GOAL | Extract all data as written.

DATASET EXTRACT |
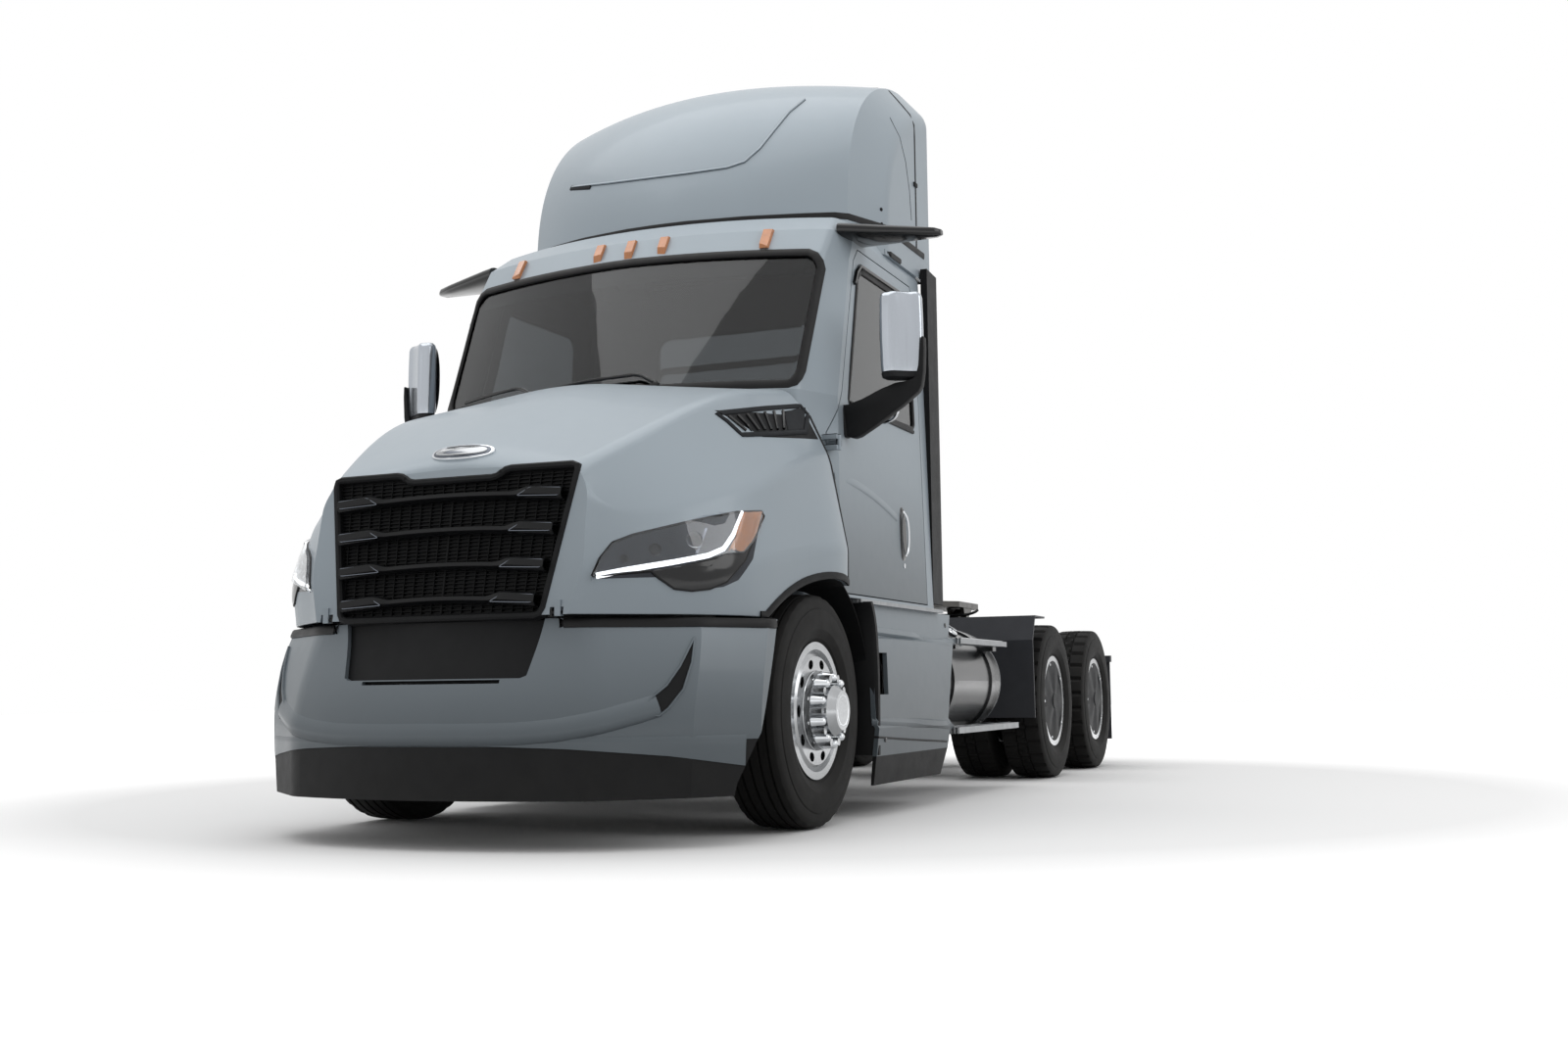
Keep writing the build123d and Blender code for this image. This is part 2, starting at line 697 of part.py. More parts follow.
seat_behind = 1180
seat_cushion_z = 1530
with BuildPart() as seats:
    for side in sides:
        with BuildSketch(Plane.YZ.offset(side * seat_x - 250)):
            with BuildLine():
                Polyline(
                    (behind(920), 1400), (behind(920), 1530), (behind(1400), 1530), (behind(1500), 2100),
                    (behind(1480), 2120), (behind(1500), 2320), (behind(1580), 2320), (behind(1600), 2110),
                    (behind(1560), 1400), (behind(1400), 1330), (behind(1400), floor_z),
                    (behind(1050), floor_z), (behind(1050), 1400), close=True,
                )
            make_face()
        extrude(amount=500)
finish(seats.part, "seats")

with BuildPart() as steering_wheel:
    with BuildSketch(Plane(origin=steering_plane.origin, x_dir=(1, 0, 0), z_dir=steering_plane.y_dir)):
        with Locations((225, 0)):
            Circle(16)
    revolve(axis=Axis(steering_plane.origin, steering_plane.z_dir))
    with BuildSketch(steering_plane.offset(-25)):
        Circle(70)
        for turn in (0, 120, 240):
            with Locations(Location((0, 0, 0), (0, 0, turn - 90))):
                with Locations((115, 0)):
                    Rectangle(210, 36)
    extrude(amount=24)
finish(steering_wheel.part, "steering_wheel")


# ---------------------------------------------------------------- side fairings, skirts and steps
# the panel's section: x, z from its foot to its top
fairing_profile = [(1192, 285), (1208, 415), (1190, 440), (1180, 838), (1150, 850), (1135, 1000)]
fairing_front = 600
fairing_rear_edge = [(1735, 285), (1757, 415), (1912, 838), (2010, 1000)]
step_hole = [(635, 572), (800, 572), (800, 771), (635, 771)]

with BuildPart() as side_fairings:
    for side in sides:
        with BuildSketch(cross_plane(behind(fairing_front))):
            with BuildLine():
                outer = [(side * x, z) for x, z in fairing_profile]
                inner = [(side * (x - panel_wall), z) for x, z in reversed(fairing_profile)]
                Polyline(*outer, *inner, close=True)
            make_face()
        extrude(amount=-1500)
    outline_points = [(fairing_front, 285), *fairing_rear_edge, (fairing_front - 180, 1000), (fairing_front, 750)]
    extrude(side_outline(outline_points, 0), amount=1300, both=True, mode=Mode.INTERSECT)
    for side in sides:
        step_cut = side_outline(step_hole, 0, side * 1000)
        extrude(step_cut, amount=side * 300, mode=Mode.SUBTRACT)
finish(side_fairings.part, "side_fairings")

with BuildPart() as fairing_skirts:
    for side in sides:
        with BuildSketch(cross_plane(behind(fairing_front))):
            with BuildLine():
                Polyline((side * 1191, 285), (side * 1175, 150), (side * 1160, 150), (side * 1172, 285), close=True)
            make_face()
        extrude(amount=-1500)
    extrude(
        side_outline([(fairing_front, 285), (1735, 285), (1650, 150), (fairing_front, 150)], 0),
        amount=1300, both=True, mode=Mode.INTERSECT,
    )
finish(fairing_skirts.part, "fairing_skirts")

tank_diameter = 620
tank_x = 812
tank_z = 640
tank_front = 980
tank_rear = 3124
tank_length = tank_rear - tank_front
with BuildPart() as fuel_tanks:
    for side in sides:
        with BuildSketch(Plane(origin=(side * tank_x, behind(tank_front), tank_z), x_dir=(1, 0, 0), z_dir=(0, 1, 0))):
            Circle(tank_diameter / 2)
        extrude(amount=tank_length)
    fillet(fuel_tanks.edges().filter_by(GeomType.CIRCLE), radius=35)
finish(fuel_tanks.part, "fuel_tanks")

step_outer_x = 1190
# front, rear, top z, thickness, inner x
step_rows = [
    (2030, 3010, 874, 30, 1080),
    (1960, 3250, 385, 34, 1012),
]
# J-shaped cradles that hang the tanks on the rails, and the step plates they carry
cradle_places = [1120, 1600, 2120, 2900]
cradle_wall = 12
with BuildPart() as tank_cradles:
    for side in sides:
        for distance in cradle_places:
            with BuildSketch(cross_plane(behind(distance) - 35)):
                with Locations((side * tank_x, tank_z)):
                    Circle(tank_diameter / 2 + cradle_wall)
                with Locations((side * (rail_outer_x + 60), tank_z + 100)):
                    Rectangle(120, 440)
                with Locations((side * (rail_outer_x - 100), tank_z + 100)):
                    Rectangle(200, 800, mode=Mode.SUBTRACT)
                for arm_z, arm_end in ((step_rows[0][2] - 44, 1142.2), (step_rows[1][2] - 17, 1012)):
                    with Locations((side * (arm_end - 110), arm_z)):
                        Rectangle(220, 28)
                with Locations((side * tank_x, tank_z)):
                    Circle(tank_diameter / 2 + running_gap, mode=Mode.SUBTRACT)
            extrude(amount=-70)
finish(tank_cradles.part, "tank_cradles")

with BuildPart() as side_steps:
    for side in sides:
        for front, rear, top, thickness, inner_x in step_rows:
            with Locations((side * (inner_x + step_outer_x) / 2, behind((front + rear) / 2), top - thickness / 2)):
                Box(step_outer_x - inner_x, rear - front, thickness)
    for side in sides:
        with Locations((side * 1070, behind(1130), 1000)):
            Box(200, 1300, 18, align=(Align.CENTER, Align.CENTER, Align.MIN))
finish(side_steps.part, "side_steps")



with BuildPart() as deck_plate:
    with Locations((0, behind(2500), rail_top_z + 5)):
        Box(rail_outer_width, 800, 10)
finish(deck_plate.part, "deck_plate")

# ---------------------------------------------------------------- front axle and steering
boss_radius = 60
boss_height = 120
pin_radius = 22
with BuildPart() as front_axle:
    with BuildSketch(cross_plane(behind(45))):
        with BuildLine():
            Polyline(
                (-kingpin_x, axle_z + 45), (-kingpin_x + 110, axle_z + 45), (-600, axle_z - 60), (600, axle_z - 60),
                (kingpin_x - 110, axle_z + 45), (kingpin_x, axle_z + 45), (kingpin_x, axle_z - 45),
                (kingpin_x - 80, axle_z - 45), (580, axle_z - 160), (-580, axle_z - 160),
                (-kingpin_x + 80, axle_z - 45), (-kingpin_x, axle_z - 45), close=True,
            )
        make_face()
    extrude(amount=90)
    for side in sides:
        with Locations((side * kingpin_x, front_axle_y, axle_z)):
            Cylinder(boss_radius, boss_height)
            Cylinder(pin_radius + running_gap, boss_height, mode=Mode.SUBTRACT)
finish(front_axle.part, "front_axle")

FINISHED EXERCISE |
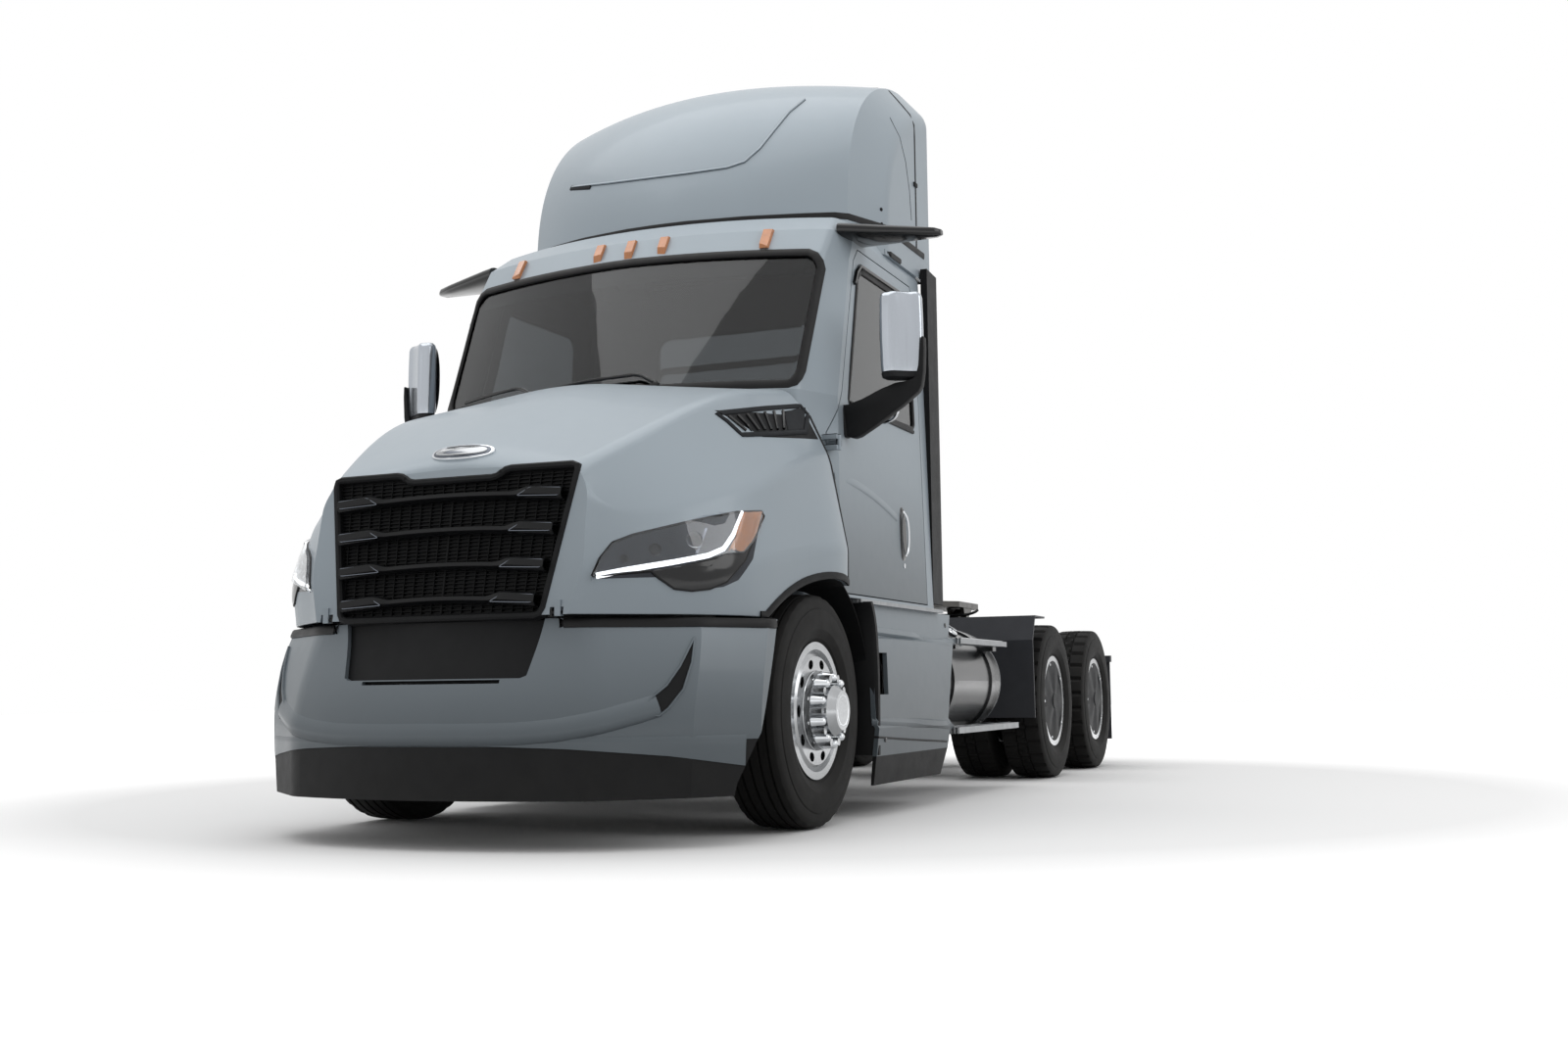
Keep writing the build123d and Blender code for this image. This is part 2, starting at line 697 of part.py. More parts follow.
seat_behind = 1180
seat_cushion_z = 1530
with BuildPart() as seats:
    for side in sides:
        with BuildSketch(Plane.YZ.offset(side * seat_x - 250)):
            with BuildLine():
                Polyline(
                    (behind(920), 1400), (behind(920), 1530), (behind(1400), 1530), (behind(1500), 2100),
                    (behind(1480), 2120), (behind(1500), 2320), (behind(1580), 2320), (behind(1600), 2110),
                    (behind(1560), 1400), (behind(1400), 1330), (behind(1400), floor_z),
                    (behind(1050), floor_z), (behind(1050), 1400), close=True,
                )
            make_face()
        extrude(amount=500)
finish(seats.part, "seats")

with BuildPart() as steering_wheel:
    with BuildSketch(Plane(origin=steering_plane.origin, x_dir=(1, 0, 0), z_dir=steering_plane.y_dir)):
        with Locations((225, 0)):
            Circle(16)
    revolve(axis=Axis(steering_plane.origin, steering_plane.z_dir))
    with BuildSketch(steering_plane.offset(-25)):
        Circle(70)
        for turn in (0, 120, 240):
            with Locations(Location((0, 0, 0), (0, 0, turn - 90))):
                with Locations((115, 0)):
                    Rectangle(210, 36)
    extrude(amount=24)
finish(steering_wheel.part, "steering_wheel")


# ---------------------------------------------------------------- side fairings, skirts and steps
# the panel's section: x, z from its foot to its top
fairing_profile = [(1192, 285), (1208, 415), (1190, 440), (1180, 838), (1150, 850), (1135, 1000)]
fairing_front = 600
fairing_rear_edge = [(1735, 285), (1757, 415), (1912, 838), (2010, 1000)]
step_hole = [(635, 572), (800, 572), (800, 771), (635, 771)]

with BuildPart() as side_fairings:
    for side in sides:
        with BuildSketch(cross_plane(behind(fairing_front))):
            with BuildLine():
                outer = [(side * x, z) for x, z in fairing_profile]
                inner = [(side * (x - panel_wall), z) for x, z in reversed(fairing_profile)]
                Polyline(*outer, *inner, close=True)
            make_face()
        extrude(amount=-1500)
    outline_points = [(fairing_front, 285), *fairing_rear_edge, (fairing_front - 180, 1000), (fairing_front, 750)]
    extrude(side_outline(outline_points, 0), amount=1300, both=True, mode=Mode.INTERSECT)
    for side in sides:
        step_cut = side_outline(step_hole, 0, side * 1000)
        extrude(step_cut, amount=side * 300, mode=Mode.SUBTRACT)
finish(side_fairings.part, "side_fairings")

with BuildPart() as fairing_skirts:
    for side in sides:
        with BuildSketch(cross_plane(behind(fairing_front))):
            with BuildLine():
                Polyline((side * 1191, 285), (side * 1175, 150), (side * 1160, 150), (side * 1172, 285), close=True)
            make_face()
        extrude(amount=-1500)
    extrude(
        side_outline([(fairing_front, 285), (1735, 285), (1650, 150), (fairing_front, 150)], 0),
        amount=1300, both=True, mode=Mode.INTERSECT,
    )
finish(fairing_skirts.part, "fairing_skirts")

tank_diameter = 620
tank_x = 812
tank_z = 640
tank_front = 980
tank_rear = 3124
tank_length = tank_rear - tank_front
with BuildPart() as fuel_tanks:
    for side in sides:
        with BuildSketch(Plane(origin=(side * tank_x, behind(tank_front), tank_z), x_dir=(1, 0, 0), z_dir=(0, 1, 0))):
            Circle(tank_diameter / 2)
        extrude(amount=tank_length)
    fillet(fuel_tanks.edges().filter_by(GeomType.CIRCLE), radius=35)
finish(fuel_tanks.part, "fuel_tanks")

step_outer_x = 1190
# front, rear, top z, thickness, inner x
step_rows = [
    (2030, 3010, 874, 30, 1080),
    (1960, 3250, 385, 34, 1012),
]
# J-shaped cradles that hang the tanks on the rails, and the step plates they carry
cradle_places = [1120, 1600, 2120, 2900]
cradle_wall = 12
with BuildPart() as tank_cradles:
    for side in sides:
        for distance in cradle_places:
            with BuildSketch(cross_plane(behind(distance) - 35)):
                with Locations((side * tank_x, tank_z)):
                    Circle(tank_diameter / 2 + cradle_wall)
                with Locations((side * (rail_outer_x + 60), tank_z + 100)):
                    Rectangle(120, 440)
                with Locations((side * (rail_outer_x - 100), tank_z + 100)):
                    Rectangle(200, 800, mode=Mode.SUBTRACT)
                for arm_z, arm_end in ((step_rows[0][2] - 44, 1142.2), (step_rows[1][2] - 17, 1012)):
                    with Locations((side * (arm_end - 110), arm_z)):
                        Rectangle(220, 28)
                with Locations((side * tank_x, tank_z)):
                    Circle(tank_diameter / 2 + running_gap, mode=Mode.SUBTRACT)
            extrude(amount=-70)
finish(tank_cradles.part, "tank_cradles")

with BuildPart() as side_steps:
    for side in sides:
        for front, rear, top, thickness, inner_x in step_rows:
            with Locations((side * (inner_x + step_outer_x) / 2, behind((front + rear) / 2), top - thickness / 2)):
                Box(step_outer_x - inner_x, rear - front, thickness)
    for side in sides:
        with Locations((side * 1070, behind(1130), 1000)):
            Box(200, 1300, 18, align=(Align.CENTER, Align.CENTER, Align.MIN))
finish(side_steps.part, "side_steps")



with BuildPart() as deck_plate:
    with Locations((0, behind(2500), rail_top_z + 5)):
        Box(rail_outer_width, 800, 10)
finish(deck_plate.part, "deck_plate")

# ---------------------------------------------------------------- front axle and steering
boss_radius = 60
boss_height = 120
pin_radius = 22
with BuildPart() as front_axle:
    with BuildSketch(cross_plane(behind(45))):
        with BuildLine():
            Polyline(
                (-kingpin_x, axle_z + 45), (-kingpin_x + 110, axle_z + 45), (-600, axle_z - 60), (600, axle_z - 60),
                (kingpin_x - 110, axle_z + 45), (kingpin_x, axle_z + 45), (kingpin_x, axle_z - 45),
                (kingpin_x - 80, axle_z - 45), (580, axle_z - 160), (-580, axle_z - 160),
                (-kingpin_x + 80, axle_z - 45), (-kingpin_x, axle_z - 45), close=True,
            )
        make_face()
    extrude(amount=90)
    for side in sides:
        with Locations((side * kingpin_x, front_axle_y, axle_z)):
            Cylinder(boss_radius, boss_height)
            Cylinder(pin_radius + running_gap, boss_height, mode=Mode.SUBTRACT)
finish(front_axle.part, "front_axle")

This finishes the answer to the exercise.